# [Objective]
Each line should be copied exactly.

# Dataset content start

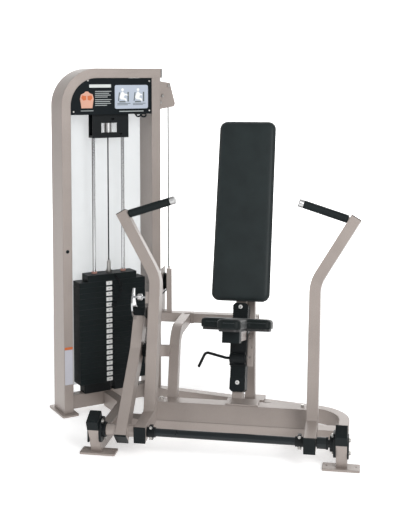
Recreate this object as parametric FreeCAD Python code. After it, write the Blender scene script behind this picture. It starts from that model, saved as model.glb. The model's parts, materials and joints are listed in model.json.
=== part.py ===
"""Chest press machine with a selectorised weight tower.

Frame: +Z up, millimetres.  The user faces -Y.  The floor is z = 0 and the
origin is the floor point under the middle of the bounding box.  Design
coordinates put x = 0 on the user's centre plane; OX, OY move them to the
origin when the pieces are written.
"""
import FreeCAD
import Part
import os
from math import sin, cos, tan, pi, radians, sqrt, atan2, degrees

V = FreeCAD.Vector
os.makedirs("parts", exist_ok=True)

# ------------------------------------------------------------------ dimensions
# tower
TOWER_X, TOWER_Y, TOWER_ROT = -932.0, 495.0, 39.0   # front left corner, turn about Z
TOWER_H = 1850.0          # overall height
TOWER_W = 575.0           # outside width over the uprights
TUBE_W, TUBE_D, WALL = 51.0, 152.0, 3.0
TOWER_BEND = 174.5        # centreline radius of the top left bend
BEAM_END = 580.0
STACK_T, STACK_D = 287.5, 60.0      # centre of the weight stack in the tower
ROD_SP, ROD_R = 171.0, 9.5
PLATE_W, PLATE_DEPTH, PLATE_H, PLATE_PITCH = 387.0, 104.0, 28.8, 29.4
N_PLATES, N_LIFT, STACK_Z0 = 19, 5, 148.0
HEAD_W, HEAD_H = 287.0, 36.0
PULLEY_R, PULLEY_W = 42.5, 22.0
UP_T, UP_Z = 602.0, 1700.0          # upper pulley centre
CEN_T = STACK_T + PULLEY_R          # centre pulley
CABLE_R = 3.5
# base
POST_L, POST_R, POST_LEAN = -624.0, 543.0, 25.0
RAIL_H0, RAIL_H1, RAIL_HW = 10.0, 86.0, 25.5
CROSS_Y0, CROSS_Y1 = 289.0, 365.0
BEAM_X0, BEAM_X1, BEAM_Y0, BEAM_Y1, BEAM_Z0, BEAM_Z1 = -406.0, 372.0, 350.0, 426.0, 86.0, 162.0
# pivot of the press arms
PY, PZ = 12.0, 127.0
SHAFT_R = 19.0
ARM_X, ARM_W, ARM_DEPTH, ARM_LEAN = 398.0, 54.0, 75.0, 13.2
ARM_Z_BEND, ARM_BEND, ARM_L2 = 800.0, 31.0, 375.0
LEVER_X, LEVER_W = -490.0, 54.0
# seat and back
POST_W, POST_DEPTH, SEAT_LEAN = 51.0, 76.0, 18.5
SPY, SPZ = 436.0, 162.0
PAD_W, PAD_S0, PAD_S1, PAD_T, BOARD_T = 300.0, 500.0, 1462.0, 50.0, 8.0
SEAT_Y, SEAT_Z, SEAT_TILT, SEAT_L, SEAT_T, SEAT_BOARD = 526.0, 568.0, 13.0, 403.0, 50.0, 12.0
SEAT_W, HORN_W, WING_L = 356.0, 118.0, 146.0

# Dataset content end

# [Answer to the exercise]
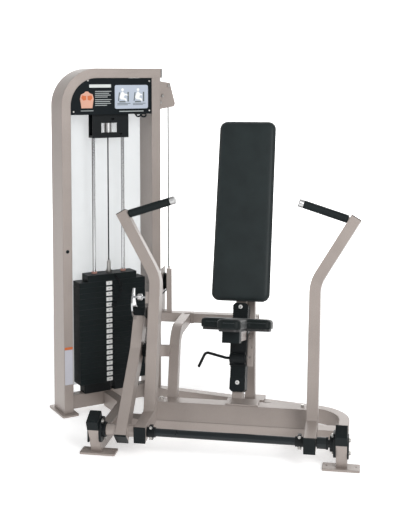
Recreate this object as parametric FreeCAD Python code. After it, write the Blender scene script behind this picture. It starts from that model, saved as model.glb. The model's parts, materials and joints are listed in model.json.
=== part.py ===
"""Chest press machine with a selectorised weight tower.

Frame: +Z up, millimetres.  The user faces -Y.  The floor is z = 0 and the
origin is the floor point under the middle of the bounding box.  Design
coordinates put x = 0 on the user's centre plane; OX, OY move them to the
origin when the pieces are written.
"""
import FreeCAD
import Part
import os
from math import sin, cos, tan, pi, radians, sqrt, atan2, degrees

V = FreeCAD.Vector
os.makedirs("parts", exist_ok=True)

# ------------------------------------------------------------------ dimensions
# tower
TOWER_X, TOWER_Y, TOWER_ROT = -932.0, 495.0, 39.0   # front left corner, turn about Z
TOWER_H = 1850.0          # overall height
TOWER_W = 575.0           # outside width over the uprights
TUBE_W, TUBE_D, WALL = 51.0, 152.0, 3.0
TOWER_BEND = 174.5        # centreline radius of the top left bend
BEAM_END = 580.0
STACK_T, STACK_D = 287.5, 60.0      # centre of the weight stack in the tower
ROD_SP, ROD_R = 171.0, 9.5
PLATE_W, PLATE_DEPTH, PLATE_H, PLATE_PITCH = 387.0, 104.0, 28.8, 29.4
N_PLATES, N_LIFT, STACK_Z0 = 19, 5, 148.0
HEAD_W, HEAD_H = 287.0, 36.0
PULLEY_R, PULLEY_W = 42.5, 22.0
UP_T, UP_Z = 602.0, 1700.0          # upper pulley centre
CEN_T = STACK_T + PULLEY_R          # centre pulley
CABLE_R = 3.5
# base
POST_L, POST_R, POST_LEAN = -624.0, 543.0, 25.0
RAIL_H0, RAIL_H1, RAIL_HW = 10.0, 86.0, 25.5
CROSS_Y0, CROSS_Y1 = 289.0, 365.0
BEAM_X0, BEAM_X1, BEAM_Y0, BEAM_Y1, BEAM_Z0, BEAM_Z1 = -406.0, 372.0, 350.0, 426.0, 86.0, 162.0
# pivot of the press arms
PY, PZ = 12.0, 127.0
SHAFT_R = 19.0
ARM_X, ARM_W, ARM_DEPTH, ARM_LEAN = 398.0, 54.0, 75.0, 13.2
ARM_Z_BEND, ARM_BEND, ARM_L2 = 800.0, 31.0, 375.0
LEVER_X, LEVER_W = -490.0, 54.0
# seat and back
POST_W, POST_DEPTH, SEAT_LEAN = 51.0, 76.0, 18.5
SPY, SPZ = 436.0, 162.0
PAD_W, PAD_S0, PAD_S1, PAD_T, BOARD_T = 300.0, 500.0, 1462.0, 50.0, 8.0
SEAT_Y, SEAT_Z, SEAT_TILT, SEAT_L, SEAT_T, SEAT_BOARD = 526.0, 568.0, 13.0, 403.0, 50.0, 12.0
SEAT_W, HORN_W, WING_L = 356.0, 118.0, 146.0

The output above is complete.